I think the problem is inherently human. Human brains haven’t developed to cope well with this high degree of abstraction required in software development. Our ancestors had to face tigers in the savanna. Natural selection dictates that they evolved by adapting to this situation.

Most animals, even “intelligent” ones, fail at the most simple tasts that require any kind of abstraction at all. For example, I’ve heard from zoologists that cats are unable to find their food if, in order to get to it, they have to turn their back to the food source. They just can’t make the mental connection that turning in the opposite direction might help them bypass an obstacle.
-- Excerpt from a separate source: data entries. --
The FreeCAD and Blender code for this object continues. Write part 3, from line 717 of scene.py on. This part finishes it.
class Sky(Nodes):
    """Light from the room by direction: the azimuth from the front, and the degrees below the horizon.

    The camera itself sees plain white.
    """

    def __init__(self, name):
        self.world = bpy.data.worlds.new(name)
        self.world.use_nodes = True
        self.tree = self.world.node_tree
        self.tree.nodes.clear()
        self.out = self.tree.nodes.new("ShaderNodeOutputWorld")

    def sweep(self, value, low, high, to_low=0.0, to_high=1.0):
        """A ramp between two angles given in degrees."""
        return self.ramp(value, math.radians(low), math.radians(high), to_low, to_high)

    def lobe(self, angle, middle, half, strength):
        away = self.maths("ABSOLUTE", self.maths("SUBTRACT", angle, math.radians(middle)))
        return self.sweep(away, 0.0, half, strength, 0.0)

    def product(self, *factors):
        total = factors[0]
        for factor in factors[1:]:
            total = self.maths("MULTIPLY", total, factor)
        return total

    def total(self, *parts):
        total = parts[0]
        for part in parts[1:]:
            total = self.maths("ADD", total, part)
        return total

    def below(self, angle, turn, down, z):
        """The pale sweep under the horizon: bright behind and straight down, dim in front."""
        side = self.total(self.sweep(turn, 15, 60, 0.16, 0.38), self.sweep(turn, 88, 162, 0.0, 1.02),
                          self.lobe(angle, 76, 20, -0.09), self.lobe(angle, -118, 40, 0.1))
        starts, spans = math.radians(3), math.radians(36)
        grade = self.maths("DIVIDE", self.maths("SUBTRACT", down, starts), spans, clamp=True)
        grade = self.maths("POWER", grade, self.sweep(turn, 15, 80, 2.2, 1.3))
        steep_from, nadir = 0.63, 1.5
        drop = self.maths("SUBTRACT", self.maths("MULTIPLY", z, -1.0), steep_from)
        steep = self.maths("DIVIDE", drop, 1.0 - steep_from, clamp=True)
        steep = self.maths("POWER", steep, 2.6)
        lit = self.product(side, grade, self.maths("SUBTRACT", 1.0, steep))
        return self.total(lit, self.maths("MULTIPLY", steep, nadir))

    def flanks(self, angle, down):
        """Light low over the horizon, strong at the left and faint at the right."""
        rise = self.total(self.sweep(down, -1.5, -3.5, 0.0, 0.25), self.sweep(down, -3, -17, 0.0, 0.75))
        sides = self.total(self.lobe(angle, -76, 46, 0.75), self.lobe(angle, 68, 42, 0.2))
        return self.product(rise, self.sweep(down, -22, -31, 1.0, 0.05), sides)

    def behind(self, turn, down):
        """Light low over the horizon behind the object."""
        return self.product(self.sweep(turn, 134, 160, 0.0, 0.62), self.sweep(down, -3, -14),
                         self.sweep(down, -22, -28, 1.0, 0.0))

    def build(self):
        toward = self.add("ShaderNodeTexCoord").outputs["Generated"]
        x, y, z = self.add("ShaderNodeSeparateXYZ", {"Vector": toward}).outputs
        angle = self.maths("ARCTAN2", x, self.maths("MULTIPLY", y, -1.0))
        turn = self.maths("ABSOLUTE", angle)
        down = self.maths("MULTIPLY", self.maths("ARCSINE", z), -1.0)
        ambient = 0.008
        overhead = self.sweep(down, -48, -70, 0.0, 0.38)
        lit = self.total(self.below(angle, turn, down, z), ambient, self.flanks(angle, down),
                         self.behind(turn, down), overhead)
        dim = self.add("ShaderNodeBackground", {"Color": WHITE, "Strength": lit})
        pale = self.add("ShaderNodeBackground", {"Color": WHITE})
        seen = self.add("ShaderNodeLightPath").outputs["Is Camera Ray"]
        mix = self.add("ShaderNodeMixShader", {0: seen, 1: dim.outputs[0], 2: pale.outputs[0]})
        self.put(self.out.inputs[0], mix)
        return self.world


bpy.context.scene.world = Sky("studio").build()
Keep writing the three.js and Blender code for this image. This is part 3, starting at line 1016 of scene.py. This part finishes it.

Human minds can cope with much higher degrees of abstraction. However, the problem of software development is a completely new one. There has never been a comparable situation. Even though humans have known mathematics for millenia, this has never been a factor favoured in evolution (and the time span has been much too short to play any role in evolution anyway).

In conclusion, human minds aren't really well evolved to face this kind of task. It just doesn’t come natural. Therefore, everything has to be found out the hard way. Intuitively, we say “building software is much more complex than building houses” – in a way, that’s right. But it’s most probably due to what I’ve outlined above.

Admittedly, that explanation, even if right, is quite abstract and I do think that software quality will improve substantially in the near future (long before any mechanism such as natural selection can kick in) because we’ll find out more about the processes involved and how to refine them.